Both as a singer and a director. Last year I directed The Marriage of Figaro in Columbus, Ohio. 

Is there pressure from places like the repertory companies to avoid choices that might serve to make the form more accessible?
It’s not an intentional thing. I know all of those guys now (and they’re all guys), but for them, it’s “I love this stuff so much, I’m sure that when we do it better everyone is gonna love it, too,” for which there’s a little bit of truth, as in anything, but that’s kind of like the museum approach. Like, “Gosh, I love this exhibit on Pompeii.” It’s a matter of taste, but it’s also something that is… to me it’s more of a curiosity than a currency. Currency has its roots in current, which is interesting. So I think of what’s cultural currency? It’s something that’s flowing right now. It’s something that’s alive right now. So the pressure that exists is A) they think that anything new will fail and lose money, B) they think that the inherent value of the repertoire – the existing megalithic operas – is such that if done perfectly and if marketed perfectly, should fill halls, and C) they’re all kind of tied to their halls, and their halls are 2,000-seat places, usually. Like anywhere from 1,500 to 3,000. So if Fucked Up was just starting, would they be able to fill a stadium with selling tickets? They wouldn’t. And opera started in smaller places, like places for 50, 60 people in large courtrooms and ballrooms and things like that, and then moved on to occupy the same space as theatres, so 100- to 300-seat places, so with the immediacy, the intimacy, you could take bigger risks because you don’t have to sell that many tickets. So it’s a little bit of a broken model, but the pressure is on those companies also to bring those people in. So there’s this weird thing that happens. They take old pieces and then they’ll tell a new story with them. It’ll be the same music, the same words, still in Italian, but they’ll have some crazy director come in and be like, “Well this scene where he’s reading his watch, in this one is going to be a rape scene and I’m going to comment on Afghanistan with it and the role of women who wear headscarves.” Which is kind of a really weird solution to being relevant.

But accessible is a good word. I like it.

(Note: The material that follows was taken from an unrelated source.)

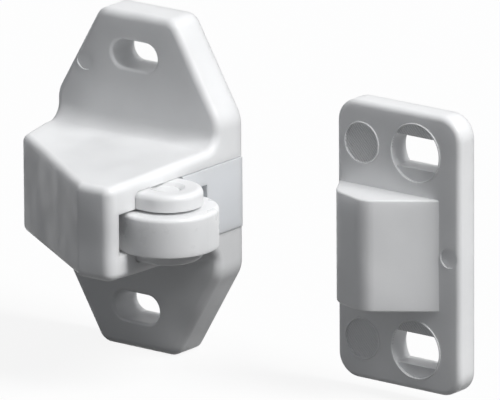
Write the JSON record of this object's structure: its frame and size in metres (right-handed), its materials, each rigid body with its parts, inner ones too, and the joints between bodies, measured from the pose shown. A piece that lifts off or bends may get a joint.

In English it’s a hell of a lot more accessible than if it’s in anything else, because Toronto people generally don’t speak German, Italian, French, if it’s not as expensive it’s more accessible. So that’s the problem with the big hall. It’s not like this is a conscious effort to stop anything from happening, but they’re not helping by not encouraging it.

How did you realize that pay-what-you-can events could be a possibility for opera?

If there’s no existing fan base for something, it’s got to go on the strength of the idea and getting people in to taste it for the first time, because once you have word-of-mouth, then it’s a different kind of venture. Plus, we’ve done pay-what-you-can before, and I know that Long Winter is pay-what-you-can, and that’s kind of like a… I was researching Fucked Up online and I was impressed with this idea that tickets should not be a barrier to anyone trying to experience art, rock, metal, whatever, so why not? We don’t need the same people coming, we need new people coming, and it’s actually going to be more powerful for new people. Whether they hate it or they love it, because it’s a new world, it’s like… stepping off the plane into Tokyo for the first time is nuts – Russia, Brazil – and that’s what I think this is like. You’re going out of somewhere that you know into a place where you don’t know stuff. And that’s really exciting to me, and I think it should be for other people.